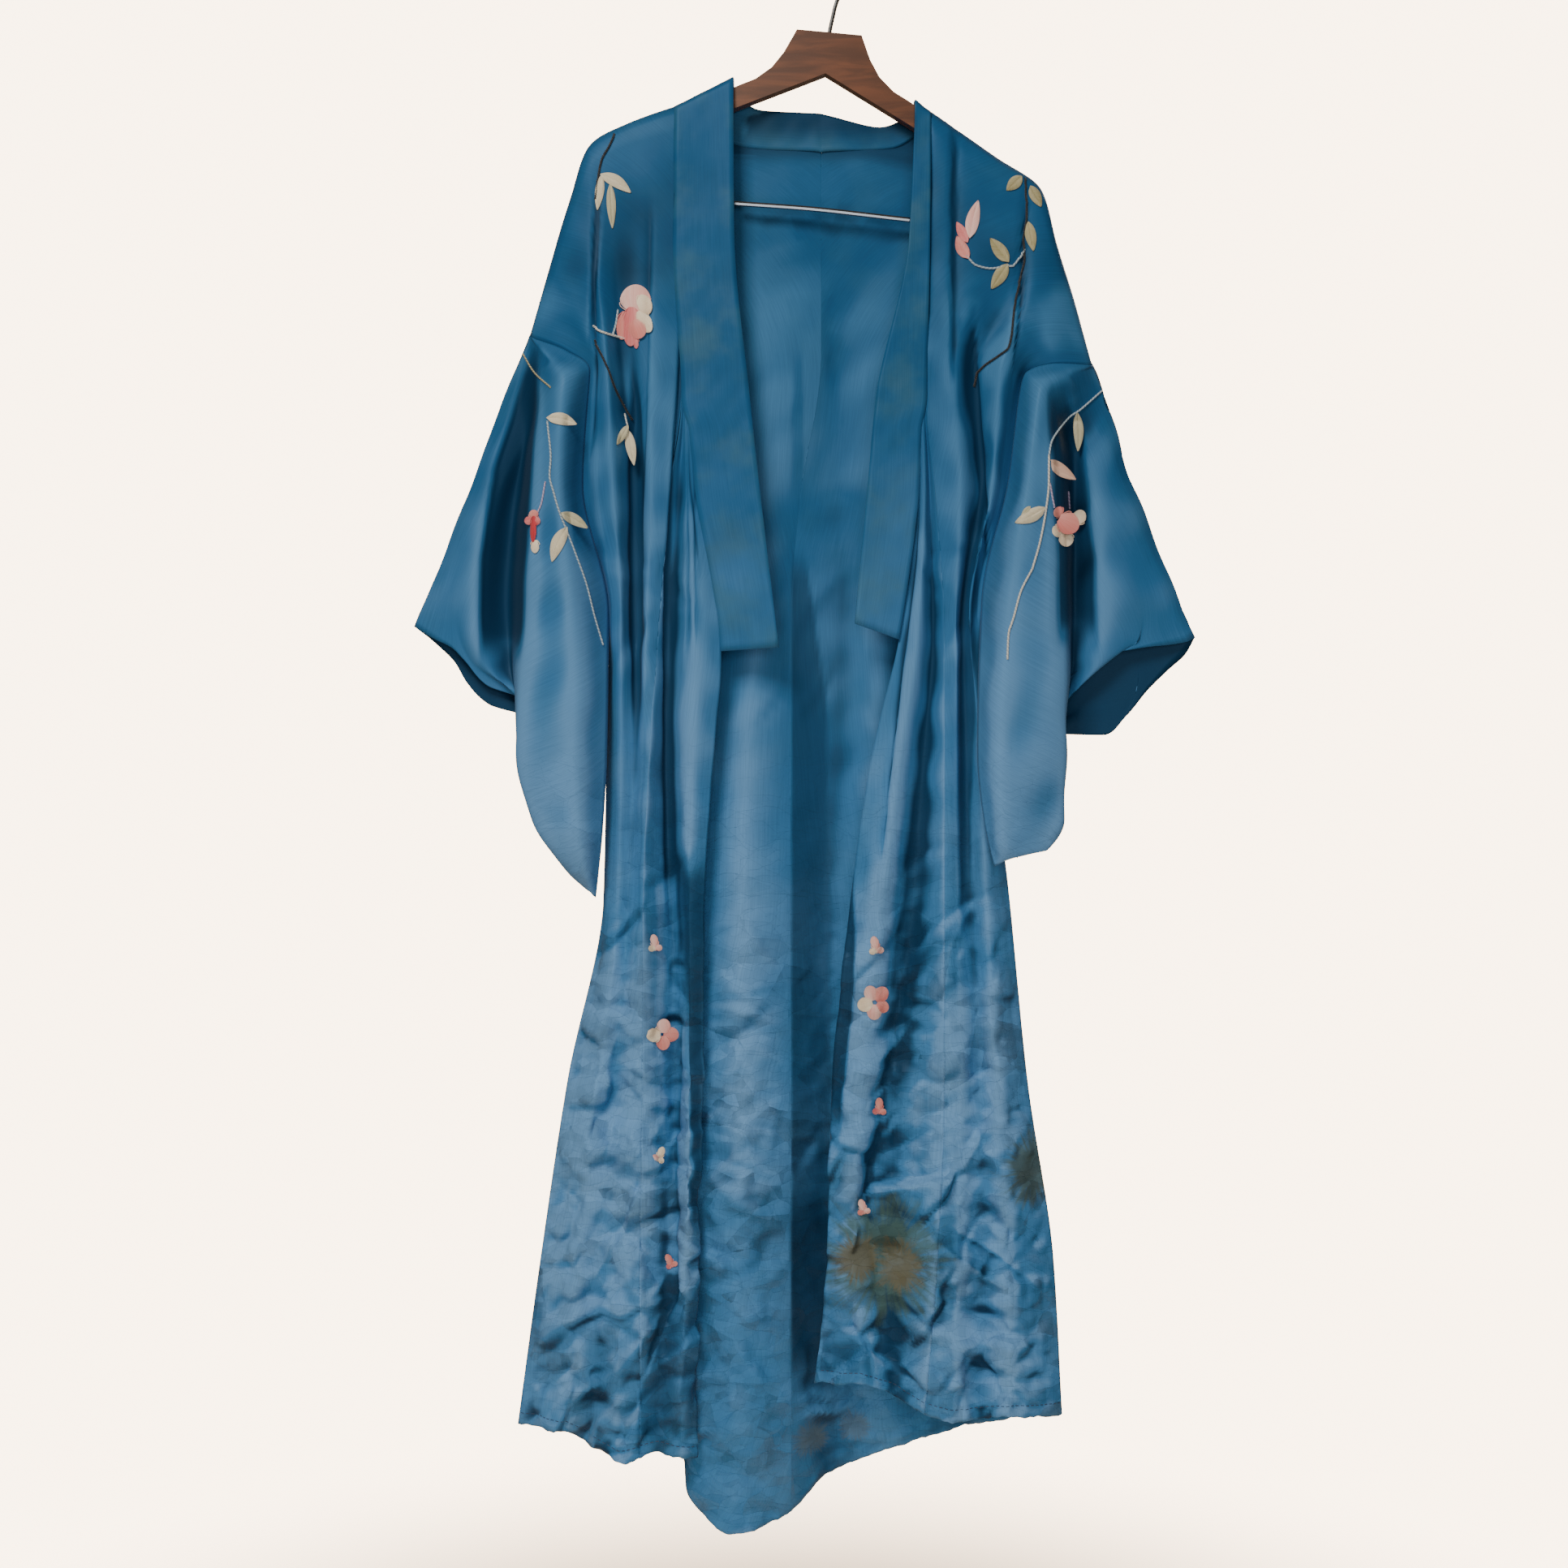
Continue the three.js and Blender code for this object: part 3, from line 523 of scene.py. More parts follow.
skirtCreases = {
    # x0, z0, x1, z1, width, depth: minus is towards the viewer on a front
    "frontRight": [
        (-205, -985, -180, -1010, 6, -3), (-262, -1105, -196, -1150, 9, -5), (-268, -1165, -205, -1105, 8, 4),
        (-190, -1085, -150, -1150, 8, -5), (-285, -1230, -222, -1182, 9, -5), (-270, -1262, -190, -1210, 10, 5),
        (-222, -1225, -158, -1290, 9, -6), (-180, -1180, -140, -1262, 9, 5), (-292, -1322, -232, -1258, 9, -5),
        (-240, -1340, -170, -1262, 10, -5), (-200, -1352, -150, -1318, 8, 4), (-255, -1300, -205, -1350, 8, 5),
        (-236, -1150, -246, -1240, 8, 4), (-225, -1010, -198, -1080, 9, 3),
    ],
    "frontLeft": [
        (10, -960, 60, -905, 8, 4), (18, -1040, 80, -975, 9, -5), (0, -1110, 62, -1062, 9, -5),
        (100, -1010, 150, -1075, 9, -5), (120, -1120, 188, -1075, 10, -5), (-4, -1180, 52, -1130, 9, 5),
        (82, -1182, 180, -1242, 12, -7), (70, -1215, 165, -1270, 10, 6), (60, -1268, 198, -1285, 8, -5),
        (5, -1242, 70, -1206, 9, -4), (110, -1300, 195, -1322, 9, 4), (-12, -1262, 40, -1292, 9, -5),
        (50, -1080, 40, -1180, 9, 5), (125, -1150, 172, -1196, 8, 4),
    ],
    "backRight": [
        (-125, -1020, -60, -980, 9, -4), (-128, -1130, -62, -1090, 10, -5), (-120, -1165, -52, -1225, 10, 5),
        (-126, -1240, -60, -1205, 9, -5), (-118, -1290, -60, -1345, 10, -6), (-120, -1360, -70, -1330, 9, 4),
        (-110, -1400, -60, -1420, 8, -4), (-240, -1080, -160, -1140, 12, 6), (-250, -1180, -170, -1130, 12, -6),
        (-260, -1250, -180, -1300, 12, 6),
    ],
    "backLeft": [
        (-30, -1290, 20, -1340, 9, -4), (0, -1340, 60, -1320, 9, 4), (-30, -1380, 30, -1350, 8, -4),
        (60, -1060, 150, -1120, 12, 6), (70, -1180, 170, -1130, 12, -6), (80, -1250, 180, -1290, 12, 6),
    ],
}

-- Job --
Return every line exactly.

-- Finished exercise --
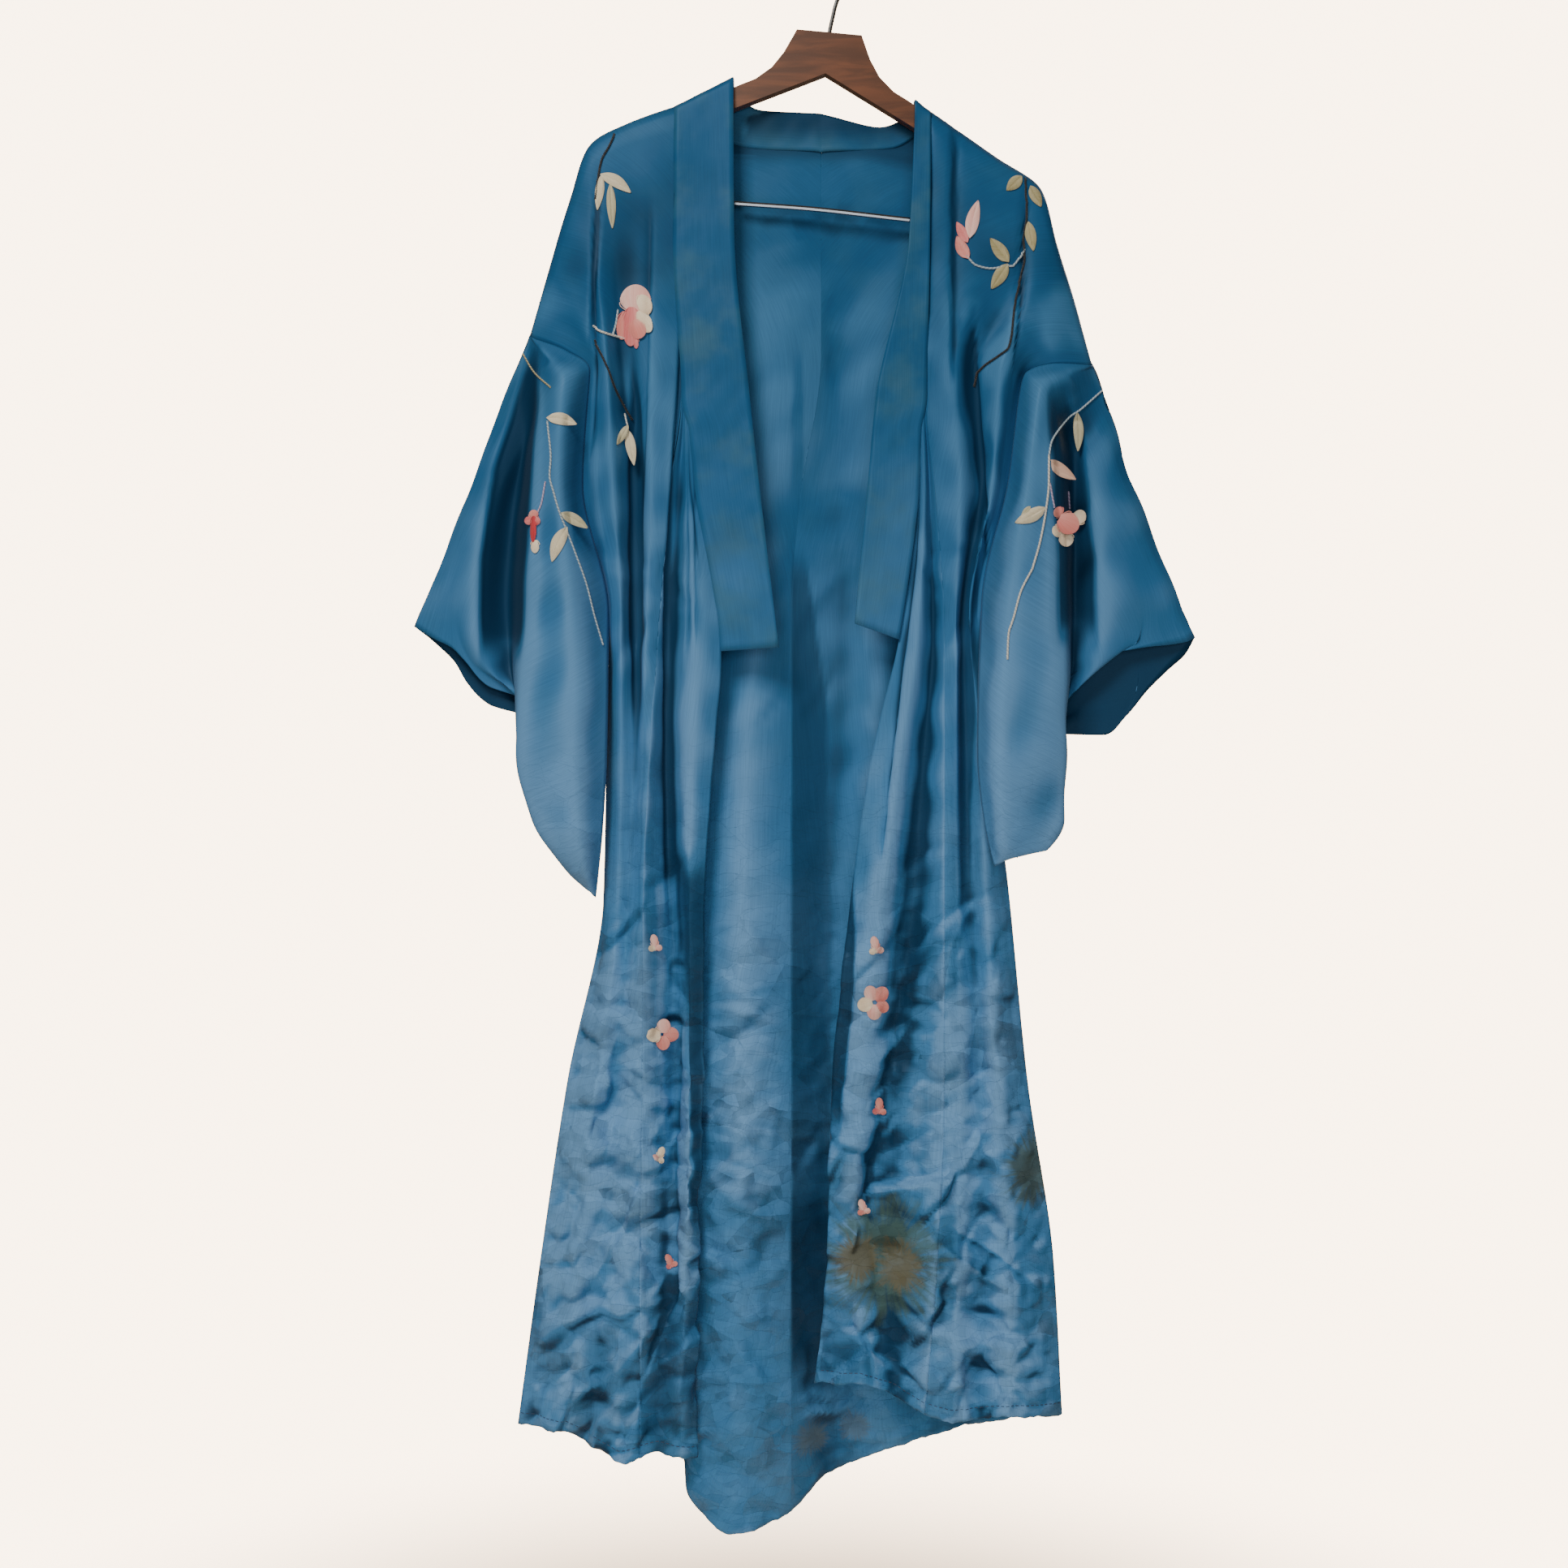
Continue the three.js and Blender code for this object: part 3, from line 523 of scene.py. More parts follow.
skirtCreases = {
    # x0, z0, x1, z1, width, depth: minus is towards the viewer on a front
    "frontRight": [
        (-205, -985, -180, -1010, 6, -3), (-262, -1105, -196, -1150, 9, -5), (-268, -1165, -205, -1105, 8, 4),
        (-190, -1085, -150, -1150, 8, -5), (-285, -1230, -222, -1182, 9, -5), (-270, -1262, -190, -1210, 10, 5),
        (-222, -1225, -158, -1290, 9, -6), (-180, -1180, -140, -1262, 9, 5), (-292, -1322, -232, -1258, 9, -5),
        (-240, -1340, -170, -1262, 10, -5), (-200, -1352, -150, -1318, 8, 4), (-255, -1300, -205, -1350, 8, 5),
        (-236, -1150, -246, -1240, 8, 4), (-225, -1010, -198, -1080, 9, 3),
    ],
    "frontLeft": [
        (10, -960, 60, -905, 8, 4), (18, -1040, 80, -975, 9, -5), (0, -1110, 62, -1062, 9, -5),
        (100, -1010, 150, -1075, 9, -5), (120, -1120, 188, -1075, 10, -5), (-4, -1180, 52, -1130, 9, 5),
        (82, -1182, 180, -1242, 12, -7), (70, -1215, 165, -1270, 10, 6), (60, -1268, 198, -1285, 8, -5),
        (5, -1242, 70, -1206, 9, -4), (110, -1300, 195, -1322, 9, 4), (-12, -1262, 40, -1292, 9, -5),
        (50, -1080, 40, -1180, 9, 5), (125, -1150, 172, -1196, 8, 4),
    ],
    "backRight": [
        (-125, -1020, -60, -980, 9, -4), (-128, -1130, -62, -1090, 10, -5), (-120, -1165, -52, -1225, 10, 5),
        (-126, -1240, -60, -1205, 9, -5), (-118, -1290, -60, -1345, 10, -6), (-120, -1360, -70, -1330, 9, 4),
        (-110, -1400, -60, -1420, 8, -4), (-240, -1080, -160, -1140, 12, 6), (-250, -1180, -170, -1130, 12, -6),
        (-260, -1250, -180, -1300, 12, 6),
    ],
    "backLeft": [
        (-30, -1290, 20, -1340, 9, -4), (0, -1340, 60, -1320, 9, 4), (-30, -1380, 30, -1350, 8, -4),
        (60, -1060, 150, -1120, 12, 6), (70, -1180, 170, -1130, 12, -6), (80, -1250, 180, -1290, 12, 6),
    ],
}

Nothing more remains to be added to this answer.